Jueves, 17 de abril de 2008 | Hoy
CINE › LA PERRERA, DEL URUGUAYO MANOLO NIETO, PREMIADA EN EL FESTIVAL DE ROTTERDAM
Difícilmente pueda definirse al film de Nieto como una comedia, pero ese tono entre ligero y drogón que lo acompaña durante todo el metraje evita que el disfrute de las situaciones derive en un exceso de pathos en las escenas más dramáticas.
Por Diego Brodersen
LA PERRERA (Uruguay/Argentina/Canadá, 2006)
Dirección y guión: Manolo Nieto.
Fotografía: Guillermo Nieto.
Montaje: Fernando Epstein.
Intérpretes: Pablo Riera, Martín Adjemián, Sergio Gorfain, Sofía Dabarca, Adriana Barboza, Richard Vera.
Presentada oficialmente en enero de 2006 en el Festival de Rotterdam –de donde regresó a su Uruguay natal con un premio Tiger debajo del brazo–, y después de casi un año del estreno oficial en el país vecino, La perrera logra llegar a las salas argentinas luego de una serie de demoras causadas por la cada vez más apretada cartelera local. No es mucha la producción cinematográfica en la otra orilla y más pequeño aún es el porcentaje que logra cruzar el río. Por otro lado, es necesario retroceder hasta el año 2005 para encontrarnos con el último film interesante de ese origen: Whisky, de Pablo Stoll y el desaparecido Juan Pablo Rebella. Algo es cierto: la ópera prima del joven realizador Manolo Nieto conoció una buena cantidad de ciudades y festivales internacionales, cosechando en el camino un moderado éxito de crítica y público.
David, protagonista absoluto del film, vive solo, pero depende por completo del dinero de su padre (el argentino Martín Adjemián, recientemente fallecido), quien está preocupado por hacer de su hijo veinteañero un ente activo en el mercado laboral. Luego de abandonar los estudios en Montevideo, el joven pasa sus días en la casa de veraneo familiar, en un pueblito costero de la localidad de Rocha, empeñado en dilapidar los billetes y el tiempo dispuestos para la construcción de otra casa en un terreno lindante. Su familia no es pudiente ni mucho menos, apenas otra víctima de la clase media rioplatense pauperizada. David se la pasa fumando porro, tomando cerveza, masturbándose y esperando que ocurra algo que lo despabile de tanta abulia (o no tanto: al fin y al cabo, no se lo ve demasiado preocupado por su futuro). Los amigos del barrio incluyen a un drogón empeñado en lograr la sopa de hongos lisérgicos perfecta y un grupo de muchachos trabajadores (lumpemproletariado es un poco demasiado fuerte, aunque algo de eso hay en la forma que elige Nieto para describirlos) que ayudan inconstantemente en la edificación siempre pospuesta.

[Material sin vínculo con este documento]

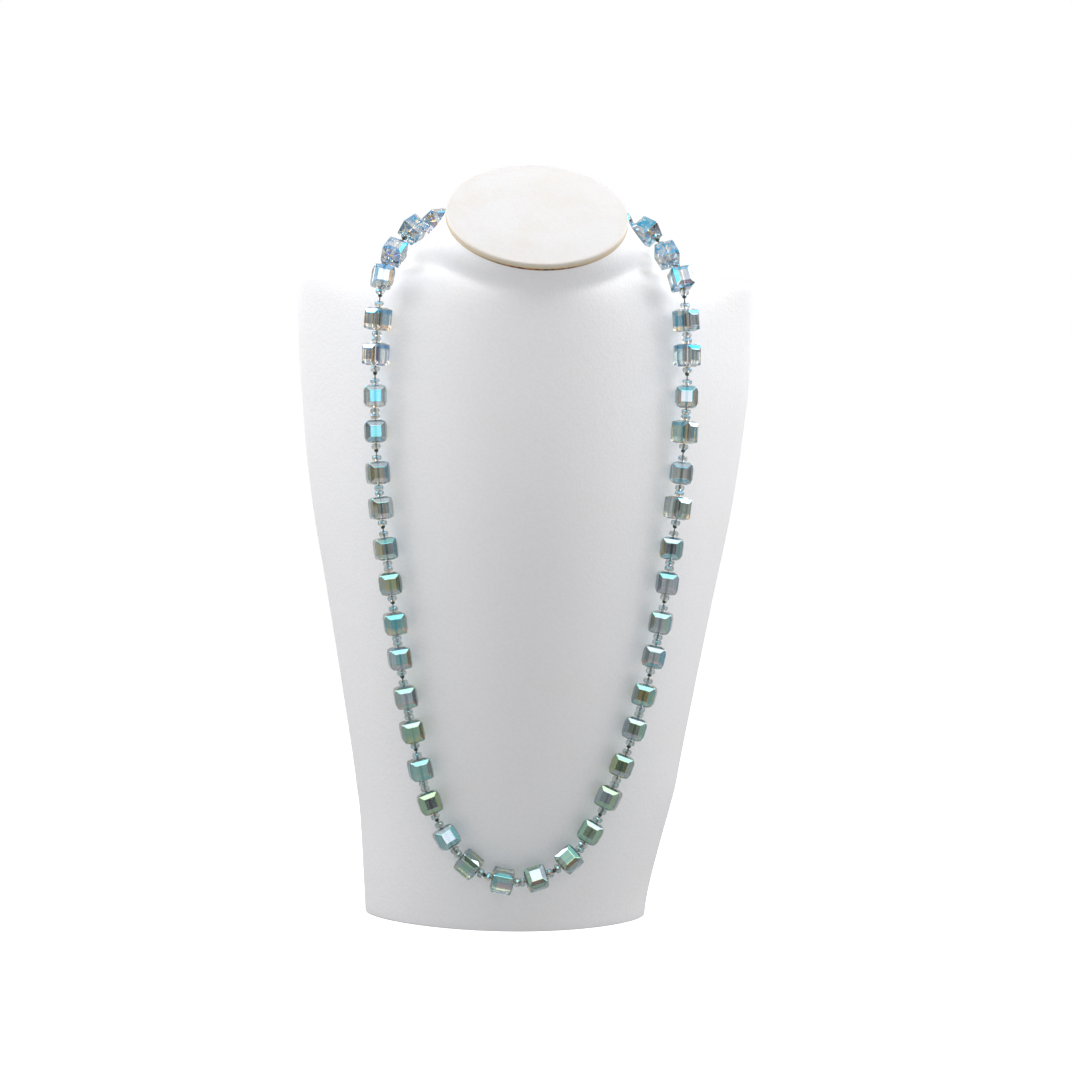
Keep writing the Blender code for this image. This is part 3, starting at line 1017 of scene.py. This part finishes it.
@dataclass
class Stringing:
    """Places of everything on the thread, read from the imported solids.

    The square beads are read from their nodes. Between them the small beads and the
    knots follow from the lengths below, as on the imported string.
    """

    nodes: dict[str, bpy.types.Object]
    half_bead: float = 5.0 * MM
    small_length: float = 2.4 * MM
    knot_length: float = 1.2 * MM
    clearance: float = 0.3 * MM
    mouth_slack: float = 0.1 * MM
    front: tuple[float, float, float] = (0.0, -1.0, 0.5)
    beads: list[BeadPlace] = field(init=False)

    def __post_init__(self) -> None:
        """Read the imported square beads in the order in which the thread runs."""
        shift = FIRST_ON_ROUTE - 1
        found = [self.read_place((shift + index) % SQUARE_BEADS + 1) for index in range(SQUARE_BEADS)]
        self.beads = []
        for index, bead in enumerate(found):
            before = found[index - 1].middle
            after = found[(index + 1) % len(found)].middle
            along = bead.along if bead.along.dot(after - before) > 0.0 else -bead.along
            self.beads.append(BeadPlace(bead.number, bead.middle, along, bead.facing))

    def read_place(self, number: int) -> BeadPlace:
        """Find a packed bead's hole and front from its corner points.

        Args:
            number: the bead's number.

        Returns:
            The bead's place.
        """
        node = self.nodes[f"cube_{number:02d}"]
        low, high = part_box(node.name)
        middle = (low + high) / 2.0
        merged = bmesh.new()
        merged.from_mesh(node.data)
        bmesh.ops.remove_doubles(merged, verts=merged.verts, dist=WELD)
        arms = sorted((vertex.co - middle for vertex in merged.verts), key=lambda arm: arm.length)
        merged.free()
        rim = arms[0]
        mouths = [arm for arm in arms if arm.length < rim.length + self.mouth_slack]
        along = sum((arm if arm.dot(rim) > 0.0 else -arm for arm in mouths), Vector()).normalized()
        corner = arms[-1] - along * arms[-1].dot(along)
        turns = [math.radians(45.0 + 90.0 * turn) for turn in range(4)]
        sides = [Matrix.Rotation(turn, 3, along) @ corner for turn in turns]
        facing = max(sides, key=lambda side: side.dot(Vector(self.front))).normalized()
        return BeadPlace(number, middle, along, facing)

    def gaps(self) -> list[tuple[Gap, Vector, Vector]]:
        """List each gap's kind, with its start and its end on the thread."""
        found = []
        for index, bead in enumerate(self.beads):
            following = self.beads[(index + 1) % len(self.beads)]
            start = bead.middle + bead.along * self.half_bead
            end = following.middle - following.along * self.half_bead
            found.append((Gap.KNOTTED if index % 2 == 0 else Gap.PLAIN, start, end))
        return found

    def small_beads(self) -> list[StringPlace]:
        """List the places of the small beads."""
        places = []
        half = self.small_length / 2.0
        for kind, start, end in self.gaps():
            along = (end - start).normalized()
            if kind is Gap.PLAIN:
                middle = (start + end) / 2.0
                pair = (middle - along * half, middle + along * half)
            else:
                inset = self.clearance + half
                pair = (start + along * inset, end - along * inset)
            places.extend(StringPlace(place, along) for place in pair)
        return places

    def knots(self) -> list[StringPlace]:
        """List the places of the knots, each under the upper of its two small beads."""
        places = []
        reach = self.clearance + self.small_length + self.knot_length / 2.0
        for kind, start, end in self.gaps():
            if kind is Gap.KNOTTED:
                upper, lower = (start, end) if start.z > end.z else (end, start)
                along = (lower - upper).normalized()
                places.append(StringPlace(upper + along * reach, along))
        return places

    def thread(self) -> list[Vector]:
        """List the points of the thread, in at one end of each hole and out at the other."""
        points = []
        for bead in self.beads:
            points.append(bead.middle - bead.along * self.half_bead)
            points.append(bead.middle + bead.along * self.half_bead)
        return points


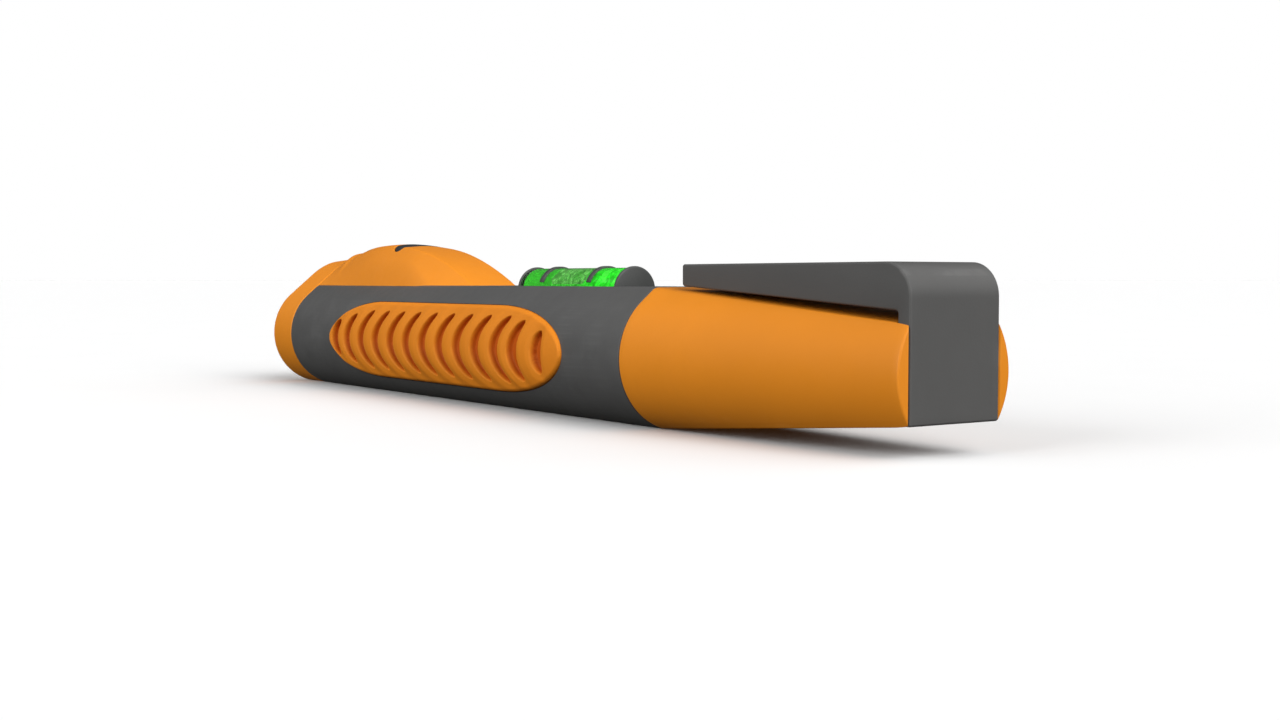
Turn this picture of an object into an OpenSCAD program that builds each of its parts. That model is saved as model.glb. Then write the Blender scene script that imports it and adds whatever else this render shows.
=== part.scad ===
// Electronic pocket stud sensor: straight grip sleeve, nose with a raised hump, level vial,
// tapered pull-off tail cap and pocket clip. Lengths run along X, the nose points to -X, the
// tail and clip to +X, and the sole lies on Z = 0. All sizes are in millimetres.

/* [Body section] */
// Height of the straight body
body_h = 17; // [16.6:0.1:18]
// Width of the flat top and of the flat sole
flat_w = 12.6; // [12:0.1:13.4]
// Distance from the flat's edge in to the centre of the round side
side_in = 2.6; // [2.3:0.1:2.9]
// Thickness of the moulded walls
wall = 1.8; // [1.6:0.05:1.85]

/* [Lengths] */
// Length of the nose in front of the sleeve
nose_l = 8.5; // [7:0.5:10]
// Length of the straight sleeve
sleeve_l = 103; // [102:0.5:106]
// Length of the tapered tail cap
tail_l = 42.06; // [40:0.02:46]
// How far the tail's top and sole close in over its length
tail_drop = 3.45; // [2.5:0.05:3.6]
// How far the tail's round sides move in over its length
tail_pull = 4.86; // [4:0.01:5]

/* [Hump] */
// Height of the hump's crest above the sole
crest_z = 23.66; // [23:0.02:25]
// Distance of the crest behind the nose's front face
crest_l = 28.9; // [26:0.1:30]
// Radius of the hump's back, seen from the side
back_r = 72; // [70:1:76]
// Radius of the hump's front slope, seen from the side
slope_r = 194; // [170:2:220]
// Angle of the nose's shoulders from the horizontal
roof_a = 40.5; // [38:0.5:43]

/* [Sense button] */
// Size of the button along the body
button_x = 3.3; // [2.8:0.1:4]
// Size of the button across the body
button_y = 7.6; // [6.6:0.1:8]
// Travel of the button and of its switch
button_travel = 0.5; // [0.3:0.05:0.55]

/* [Level vial] */
// Radius of the vial's tube
vial_r = 3; // [2.8:0.1:3.1]
// Length of the vial over its end caps
vial_l = 25.4; // [24:0.1:26]
// Height of the vial's axis above the sole
vial_z = 16.46; // [16.2:0.02:16.8]
// Distance between the two marker rings
ring_pitch = 12.15; // [10:0.05:14]
// Travel of the bubble to each side of level
bubble_travel = 4; // [2:0.5:4.5]

/* [Grips] */
// Length of a side grip
grip_l = 72.8; // [68:0.2:76]
// Height of a side grip
grip_h = 11.7; // [10.5:0.1:12]
// Length of a grip's long round end towards the nose
grip_front_l = 16; // [8:0.5:20]
// Length of a grip's long round end towards the tail
grip_rear_l = 20; // [8:0.5:24]
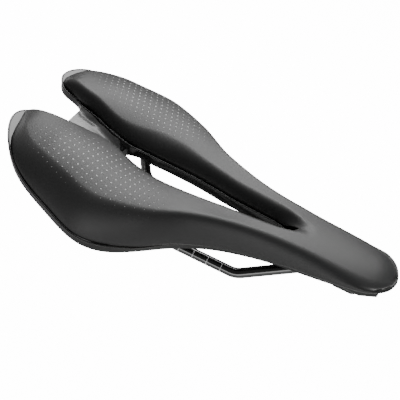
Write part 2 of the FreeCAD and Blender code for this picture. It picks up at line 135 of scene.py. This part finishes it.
def makePiece(name, points, faces, looks):  # object at the origin, points in mm
    mesh = bpy.data.meshes.new(name)
    mesh.vertices.add(len(points))
    mesh.vertices.foreach_set("co", (np.asarray(points) * mm).astype(np.float32).ravel())
    mesh.loops.add(faces.size)
    mesh.loops.foreach_set("vertex_index", faces.astype(np.int32).ravel())
    mesh.polygons.add(len(faces))
    size = faces.shape[1]
    mesh.polygons.foreach_set("loop_start", np.arange(0, faces.size, size, dtype=np.int32))
    mesh.update(calc_edges=True)
    mesh.polygons.foreach_set("use_smooth", np.ones(len(faces), dtype=bool))
    mesh.validate()
    piece = bpy.data.objects.new(name, mesh)
    bpy.context.scene.collection.objects.link(piece)
    for look in looks:
        mesh.materials.append(look)
    return piece


def weld(piece, distance=0.00004):  # joins points that lie on each other
    bm = bmesh.new()
    bm.from_mesh(piece.data)
    bmesh.ops.remove_doubles(bm, verts=bm.verts, dist=distance)
    bmesh.ops.dissolve_degenerate(bm, edges=bm.edges, dist=distance / 4)
    bmesh.ops.recalc_face_normals(bm, faces=bm.faces)
    bm.to_mesh(piece.data)
    bm.free()


class Look:  # one material being built
    def __init__(self, name):
        self.material = bpy.data.materials.new(name)
        self.material.use_nodes = True
        self.tree = self.material.node_tree
        self.shader = self.tree.nodes["Principled BSDF"]

    def node(self, kind, settings=None, **links):
        made = self.tree.nodes.new(kind)
        for key, value in (settings or {}).items():
            setattr(made, key, value)
        for key, value in links.items():
            numbered = key[0] == "i" and key[1:].isdigit()  # i0 is the first socket
            self.put(value, made.inputs[int(key[1:]) if numbered else key])
        return made

    def put(self, value, socket):
        if isinstance(value, Wire):
            self.tree.links.new(value.socket, socket)
        else:
            socket.default_value = value

    def wire(self, node, output=0):
        return Wire(self, node.outputs[output])

    def place(self):  # object coordinates, in metres
        return self.wire(self.node("ShaderNodeTexCoord"), "Object")

    def noise(self, scale, detail=2.0):
        made = self.node("ShaderNodeTexNoise", Scale=scale, Detail=detail, Vector=self.place())
        return self.wire(made)

    def mix(self, factor, first, second):  # colours
        made = self.node("ShaderNodeMix", {"data_type": "RGBA"})
        for key, value in ((0, factor), (6, first), (7, second)):
            self.put(value, made.inputs[key])
        return self.wire(made, 2)

    def bump(self, height, strength, distance):
        made = self.node("ShaderNodeBump", Strength=strength, Distance=distance, Height=height)
        return self.wire(made)

    def set(self, **values):
        for key, value in values.items():
            self.put(value, self.shader.inputs[key.replace("_", " ")])
        return self.material


class Wire:  # a socket that can be added, multiplied and compared
    def __init__(self, look, socket):
        self.look, self.socket = look, socket

    def maths(self, operation, first, second=0.0):
        made = self.look.node("ShaderNodeMath", {"operation": operation}, i0=first, i1=second)
        return Wire(self.look, made.outputs[0])

    def __add__(self, other):
        return self.maths("ADD", self, other)

    def __radd__(self, other):
        return self.maths("ADD", other, self)

    def __sub__(self, other):
        return self.maths("SUBTRACT", self, other)

    def __rsub__(self, other):
        return self.maths("SUBTRACT", other, self)

    def __mul__(self, other):
        return self.maths("MULTIPLY", self, other)

    def __rmul__(self, other):
        return self.maths("MULTIPLY", other, self)

    def __truediv__(self, other):
        return self.maths("DIVIDE", self, other)

    def __pow__(self, other):
        return self.maths("POWER", self, other)

    def __abs__(self):
        return self.maths("ABSOLUTE", self)

    def ramp(self, low, high):  # eased 0 to 1 between low and high
        made = self.look.node("ShaderNodeMapRange", {"interpolation_type": "SMOOTHSTEP"},
                              i0=self, i1=low, i2=high, i3=0.0, i4=1.0)
        return Wire(self.look, made.outputs[0])

    def split(self):
        made = self.look.node("ShaderNodeSeparateXYZ", i0=self)
        return [Wire(self.look, out) for out in made.outputs]


def grey(level):
    return (level, level, level, 1.0)


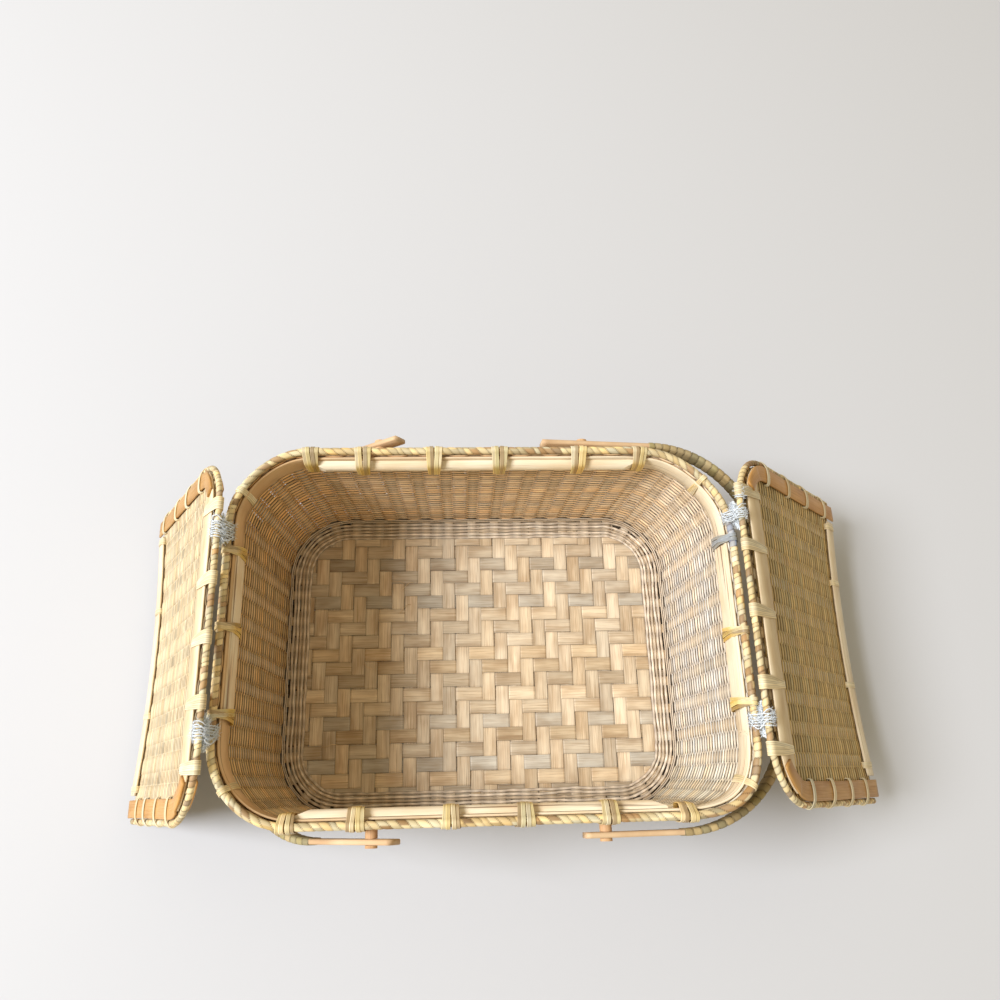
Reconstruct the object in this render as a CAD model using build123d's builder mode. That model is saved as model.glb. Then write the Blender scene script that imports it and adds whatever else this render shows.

La perrera posee algunas de las características que suelen hacer de cierto cine latinoamericano un producto muy “vendible” en el circuito festivalero: personajes rodeados de miseria –o, al menos, dificultades económicas–, una pauta de causas y efectos desplegada con ritmo aletargado, el humor que se desprende de anécdotas mínimas, cotidianas. En más de una escena puede adivinarse un cálculo artístico en ese sentido: cierta impostación artificial en la construcción de los personajes, particularmente los secundarios, un tufillo a falsedad con máscara de naturalismo. Afortunadamente, existe más de un contrapeso a lo antedicho y la historia de David y sus amigotes termina ganando el partido, aunque lejos de la goleada. Si por momentos la situación va enfilando hacia una especie de derivado del clásico italiano Sucios, feos y malos –aunque sin sus dosis de componente social–, en otros la película se acerca al medio tono de otro clásico, la oriental (por uruguaya) 25 Watts, de los citados Stoll y Rebella.
Difícilmente pueda definirse al film de Nieto como una comedia, pero ese tono entre ligero y drogón que lo acompaña durante todo el metraje evita que el disfrute de las situaciones derive en un exceso de pathos en las escenas más dramáticas. Incluso el único momento de violencia del film queda limitado a un pudoroso y bienvenido fuera de campo y las tintas no se cargan sobre el futuro de David, finalmente dispuesto a retomar sus estudios (o al menos eso parece). La perrera no juzga ni recrimina; quizás ésa sea su mayor virtud.